Karol Markowicz

Karol Markowicz

Opinion

NYC’s school diversity plan could lead to another ‘white flight’

In a push to improve diversity at District 15 middle schools in Brooklyn, Mayor de Blasio last week approved a plan to remove admission standards at all of them.

In liberal Park Slope and the surrounding areas, the news was received with mixed reactions. Those against the plan were quoted anonymously in various news outlets, lest they somehow appear to oppose diversity. They had seen what happened to Upper West Side parents who were named and shamed in articles when they opposed proposals for their schools.

The announcement of the changes featured some blatant doublespeak. “The District 15 middle-school diversity plan will remove screens from all middle schools and will prioritize 52 percent of sixth-grade seats for students from low-income families, English-language learners and students in temporary housing.” Got that? They will remove screens and replace them with other screens.

The removal of standards won’t just be academic. Schools that previously focused on music or the arts will no longer be able to audition students. Students who have dedicated their lives to learning to play the cello will be in classes alongside kids who have no interest in the arts at all.

The move also pushes off dealing with the real problem: Students are arriving at middle school from failing elementary schools and are unprepared for the tougher curriculum. Alina Adams, of NYCSchoolSecrets.com, and author of “Getting Into NYC Kindergarten,” told me, “On paper, the school will look integrated, but it will remain striated in practice. Not to mention, it will give the mayor and the school chancellor a Get Out of Jail Free card when it comes to improving K-5 education for minority and poor students. [They’ll say], ‘Those schools are already doing great. Look, their students are getting into “top” middle-schools!’ ”

The mayor has taken great lengths to separate himself from the creation of the plan. He tweeted “District 15’s diversity plan is so powerful because it was created by the community.” But Leslie Brody in The Wall Street Journal noted that “a community survey of District 15, conducted as part of developing the proposal, found that 58 percent of 879 respondents favored letting middle schools use academic records to determine who gets in.” Parents aren’t actually in favor of having no standards — but when it’s tied to improving diversity, there’s only one correct answer allowed.

One Park Slope dad told me he sees the move as a “prelude to breaking up the specialized high schools.” He added that the plan would “put the academically struggling kids in schools where ‘magic dirt’ makes kids smarter.”

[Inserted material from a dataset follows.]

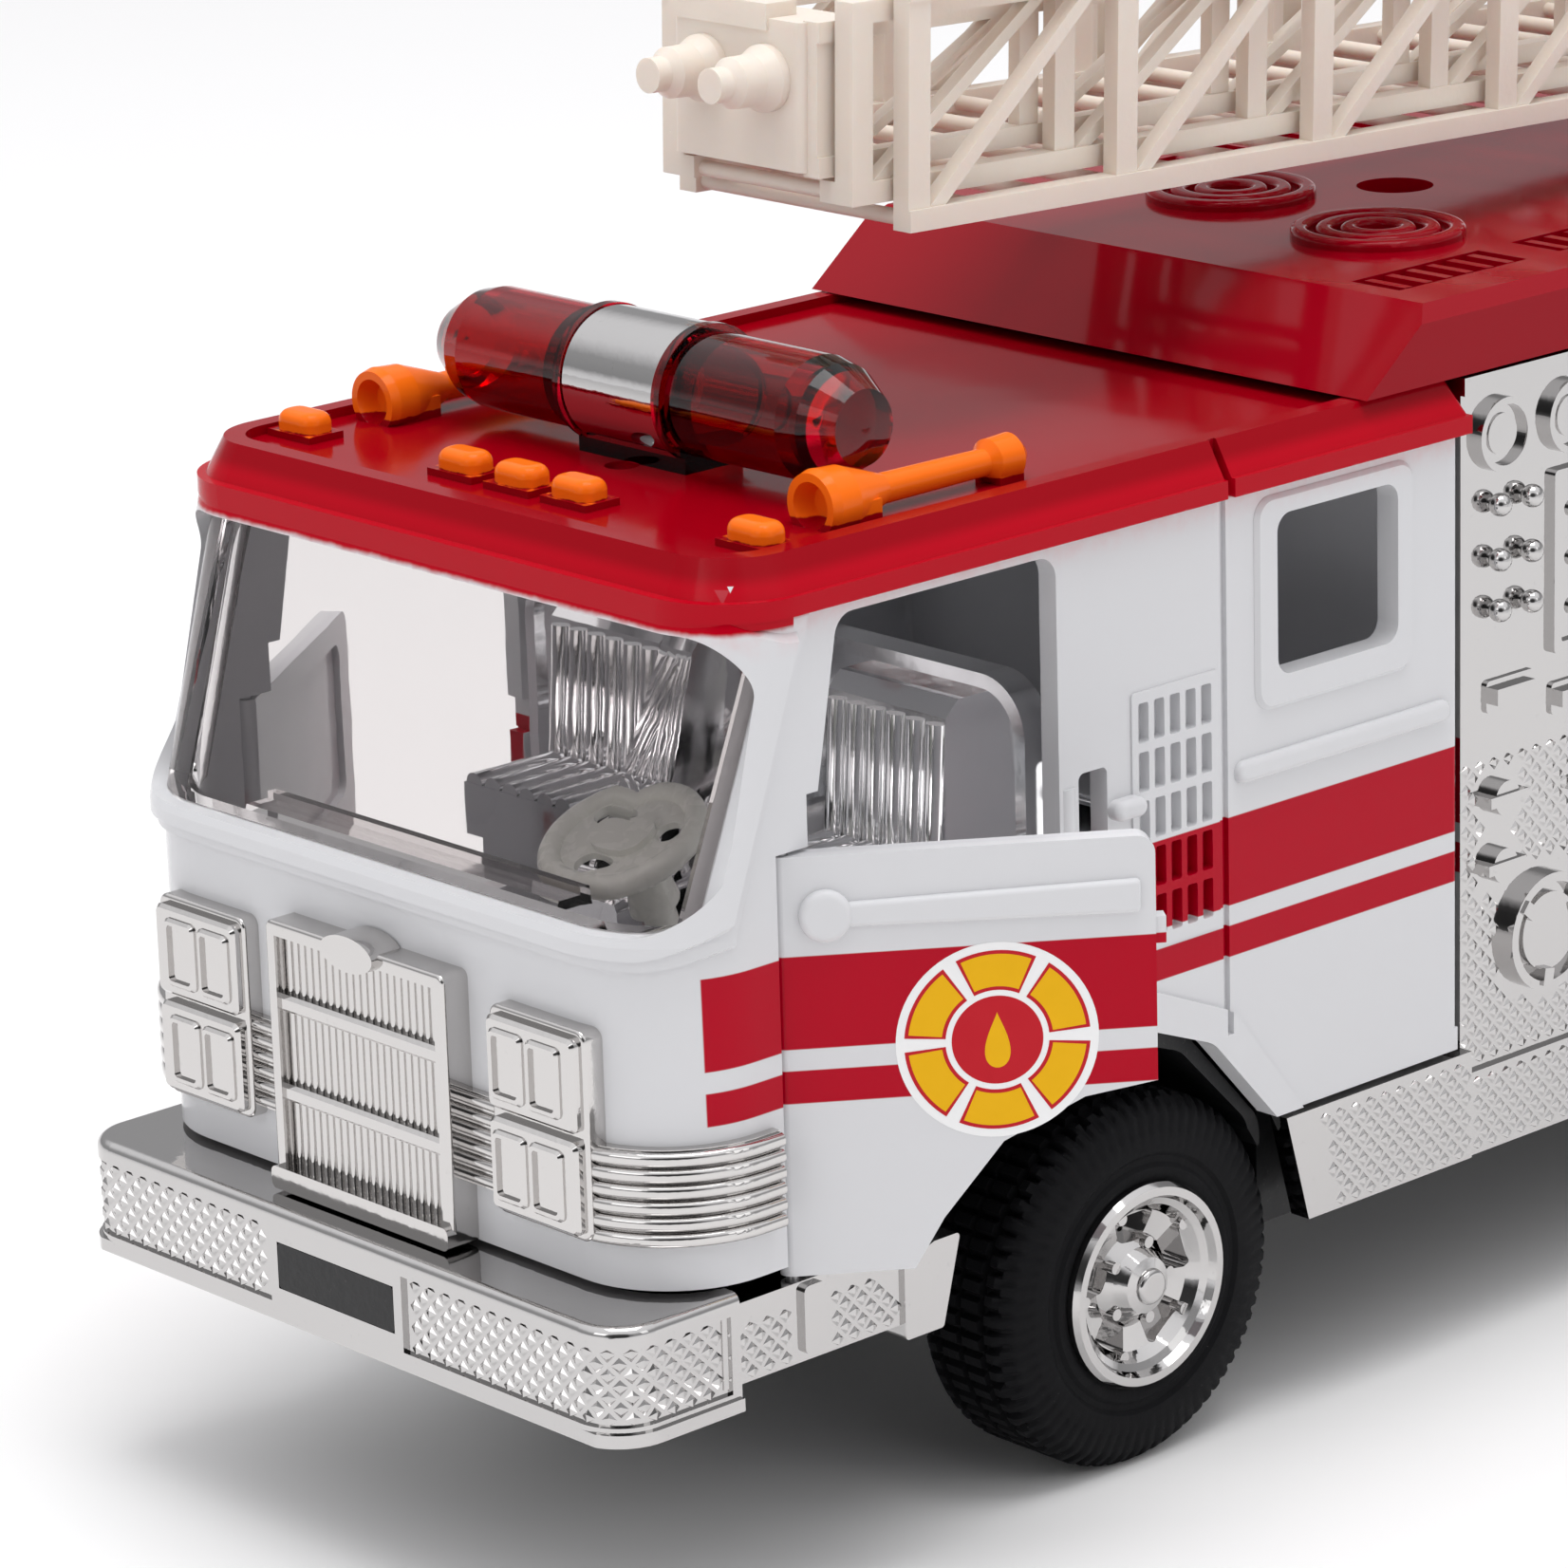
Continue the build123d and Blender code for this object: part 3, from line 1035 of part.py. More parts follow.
def ladder_middle():
    """Middle section; wide posts at its front end clear the inner section."""
    low = MIDDLE["low"]
    half = MIDDLE["half"]
    section = ladder_section(front=MIDDLE_FRONT, rear=SECTION_REAR, rungs_z=low + 0.6, **MIDDLE)
    post = block(half - 3.2, half, MIDDLE_FRONT, MIDDLE_FRONT + 1.9, low, MIDDLE["high"])
    section = section + both_sides(post - block(0, INNER["half"] + GAP, -200, 0, INNER["low"] - GAP, 20))
    for y in (MIDDLE_FRONT + 18, -60.0):
        section = section + block(-9.0, 9.0, y, y + 1.4, MIDDLE["high"] - 0.8, MIDDLE["high"])
    return section


def ladder_inner():
    """Inner section, whose nose carries two water nozzles."""
    low = INNER["low"]
    section = ladder_section(front=INNER_FRONT, rear=SECTION_REAR - 3.0, rungs_z=low + 0.6, **INNER)
    nose = block(-6.4, 6.4, INNER_FRONT - 0.6, INNER_FRONT + 4.4, low + 0.3, 5.6)
    nose = fillet(nose.edges().filter_by(Axis.Z).sort_by(Axis.Y)[:2], 0.6)
    brow = block(-6.0, 3.2, INNER_FRONT - 0.8, INNER_FRONT + 2.0, 4.8, 6.6)
    section = section + nose + brow
    for x in (-3.1, 3.1):
        profile = [(0, 0), (0, 1.2), (1.2, 1.2), (1.8, 1.75), (3.6, 1.8), (4.6, 2.3), (6.2, 2.3), (6.2, 0)]
        nozzle = Rot(0, 0, 90) * turned(profile)
        section = section + Pos(x, INNER_FRONT - 5.8, 1.6) * nozzle
    return section


def ladder_place(shape):
    """From the ladder's own frame to its place on the truck, tilted nose up."""
    return Pos(0, PIVOT_Y, PIVOT_Z) * Rot(-LADDER_TILT, 0, 0) * shape


# ---- export ----------------------------------------------------------------------------
def export_nodes(nodes):
    os.makedirs("parts", exist_ok=True)
    shift = Pos(0, -LENGTH / 2, 0)
    for name, shape in nodes.items():
        solids = shape if isinstance(shape, list) else [shape]
        moved = [shift * solid for solid in solids]
        whole = moved[0] if len(moved) == 1 else Compound(children=[s.solid() for s in moved])
        export_step(whole, "parts/" + name + ".step")


def build():
    left = opened(left_door(), DOOR_OPEN)
    front_rims = wheel_pair(front_rim(TYRE_WIDTH), TYRE_OUT, WHEEL_Y)
    rear_rims = wheel_pair(rear_rim(), TYRE_OUT_REAR, REAR_WHEEL_Y)
    outer_tyres = wheel_pair(tyre(TYRE_WIDTH_REAR), TYRE_OUT_REAR, REAR_WHEEL_Y)
    inner_out = TYRE_OUT_REAR - TYRE_WIDTH_REAR - TWIN_GAP
    inner_tyres = wheel_pair(tyre(TYRE_WIDTH_REAR), inner_out, REAR_WHEEL_Y)
    panel = left_side_panel()
    return {
        "cab_shell": cab_shell(),
        "windshield": windshield(),
        "front_fascia": front_fascia(),
        "front_bumper": front_bumper(),
        "number_plate": number_plate(),
        "lightbar_lens": lightbar_lens(),
        "lightbar_band": lightbar_band(),
        "cab_interior": cab_interior(),
        "steering_wheel": steering_wheel(),
        "left_door": left,
        "right_door": mirrored(left),
        "left_door_pin": door_pin(),
        "right_door_pin": mirrored(door_pin()),
        "chassis": chassis(),
        "chassis_screws": chassis_screws(),
        "front_axle": axle(WHEEL_Y, 27.2),
        "front_rims": front_rims,
        "front_tyres": wheel_pair(tyre(TYRE_WIDTH), TYRE_OUT, WHEEL_Y),
        "rear_axle": axle(REAR_WHEEL_Y, 26.9),
        "rear_rims": rear_rims,
        "rear_tyres": outer_tyres + inner_tyres,
        "motor_case": motor_case(),
        "motor_cover": motor_cover(),
        "motor_screws": motor_screws(),
        "axle_gear": axle_gear(),
        "spring_gear": spring_gear(),
        "motor_shaft": motor_shaft(),
        "mainspring": mainspring(),
        "rear_deck": rear_deck(),
        "left_side_panel": panel,
        "right_side_panel": mirrored(panel),
        "rear_panel": rear_panel(),
        "tail_lights": tail_lights(),
        "tailboard": tailboard(),
        "turntable_ring": turntable_ring(),
        "turntable": turntable(),
        "turntable_pivot": turntable_pivot(),
        "ladder_pin": ladder_pin(),
        "ladder_outer": ladder_place(ladder_outer()),
        "ladder_middle": ladder_place(ladder_middle()),
        "ladder_inner": ladder_place(ladder_inner()),
    }


export_nodes(build())
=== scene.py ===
"""Looks for the toy fire engine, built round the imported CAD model.

Lengths are millimetres in the code and metres in Blender. A place is given as (x, u, z):
x across the truck, u back from the front face of the bumper, z up from the ground.
"""
import bpy
import math
from mathutils import Matrix, Vector


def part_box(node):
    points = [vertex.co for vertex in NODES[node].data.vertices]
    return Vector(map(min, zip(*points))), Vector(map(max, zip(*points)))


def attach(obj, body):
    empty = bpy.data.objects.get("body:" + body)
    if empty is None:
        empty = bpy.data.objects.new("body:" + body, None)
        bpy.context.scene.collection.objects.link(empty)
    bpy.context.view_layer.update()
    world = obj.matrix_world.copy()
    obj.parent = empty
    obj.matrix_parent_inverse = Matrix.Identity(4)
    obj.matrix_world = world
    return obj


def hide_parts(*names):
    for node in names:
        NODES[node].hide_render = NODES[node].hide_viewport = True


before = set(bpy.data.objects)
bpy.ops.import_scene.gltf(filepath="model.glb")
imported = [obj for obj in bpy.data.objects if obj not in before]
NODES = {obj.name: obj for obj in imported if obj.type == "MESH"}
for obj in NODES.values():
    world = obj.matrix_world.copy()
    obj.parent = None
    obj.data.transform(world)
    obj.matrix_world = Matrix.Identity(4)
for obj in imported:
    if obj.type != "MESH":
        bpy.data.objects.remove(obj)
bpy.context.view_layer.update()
MM = 0.001
FRONT_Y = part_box("front_bumper")[0].y      # metres; u is measured from here
FRONT = -FRONT_Y / MM                      # the same in millimetres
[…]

News flash to our elected officials: Removing all education-based entrance criteria for middle schools won’t miraculously lead to great schools for all, though it’s unclear if that’s even the goal.

Matt Welch, editor at large at Reason magazine and the only District 15 parent I spoke to who allowed me to use his name, told me that he attended the “big mid-August meeting at the Brooklyn library that was billed as being for parental ‘feedback’ ” yet anyone who wanted to speak against the plan was silenced and “the first mention of whether this would actually improve the schools came 45 minutes into the meeting.”

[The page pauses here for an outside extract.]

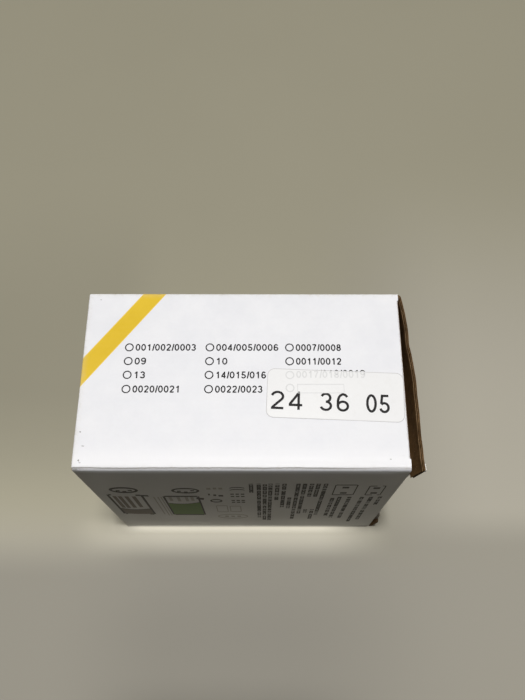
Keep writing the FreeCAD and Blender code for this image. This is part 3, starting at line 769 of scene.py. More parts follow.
# Shreds of torn paper: ends along the free edge, and how far below and above the top they reach.
SHREDS = ((-0.1, 0.9, 1.6, 0.15), (0.7, 2.3, 2.2, 0.05), (2.0, 3.1, 0.9, -0.1))
# How far down the upper edge's stand-out reaches, along the closure.
REACH_Y = [FREE_Y, -30.0, 0.0, 43.0]
REACH_DOWN = [15.0, 21.0, 36.0, 52.0]

TUCK_FOLD = 1.5  # how far the tuck's root lies behind the closure's outer face
TUCK_FACE = TUCK_LOW[1] + 0.06
TUCK_TIP = TUCK_LOW[0] + 0.05
TUCK_LEAN = math.tan(math.radians(6.0))
TUCK_START = 1.2  # how far past the fold the crease reaches along the tuck


def stand_out(y, z):
    """Distance of the closure's outer face from the end of the tube."""
    reach = np.interp(y, REACH_Y, REACH_DOWN)
    pushed = np.exp(-((np.maximum(CLOSURE_HIGH[2] - z, 0) / reach) ** 1.7))
    upper = (np.interp(y, EDGE_Y, EDGE_OUT) - FLUSH) * pushed
    lower = 2.7 * smooth(44.0, -38.0, y) * bell(z - 19.0, 14.0)
    belly = 0.35 * np.sin(np.clip((43.7 - y) / 85, 0, 1) * math.pi)
    return FLUSH + upper + lower + belly * (1 - pushed)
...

The move may not even lead to more diverse schools. What will more likely happen is schools that were once considered strong academically will have to reduce their educational standards as they accept students not on merit but on luck. The final diversity plan for District 15 lays out the history of the middle schools in the district. In the late 1990s and early 2000s, white people mostly opted out of the public middle schools. Once screening such as testing, grades and other factors were introduced, parents returned to public schools in the area. Now they’re poised to leave again.

But this has nothing to do with race. A study earlier this year found that forty percent of the city’s kindergarten students go to schools outside their zones. That included “fifty-nine percent of black kindergarten kids.” Parents will do whatever is best for their children academically.

Adams told me, “In my experience as both a school consultant and the parent of African-American children, New Yorkers don’t mind going to school with racial diversity. They don’t mind socioeconomic diversity. What they do mind is academic diversity. And that’s the one that can actually be changed!”

Those hardest hit by the changes will be middle-class parents who can’t afford to send their children to private school.

They may make a mass exodus for the suburbs or charter schools may see an increase in applicants.

The announcement of the admissions change was made at MS 51, an in-demand middle school once attended by both of Mayor de Blasio’s kids, as well as the children of Councilman Brad Lander, also a supporter of the plan. Neither man explained why they hadn’t chosen a more diverse option for their own children when they had the chance and instead went with the whitest middle school in the Park Slope neighborhood.

“My family has benefited from that privilege, and we’ve got to honestly look at it and be willing to talk about it,” Lander said.

Lander and de Blasio could have had a more academically diverse school for their children, but talking the talk for other people’s kids is different than walking the walk with your own. They might say that they didn’t mean to choose the least diverse school, they just chose the best educational option for their kids. That’s something their constituents in District 15 will no longer be allowed to do.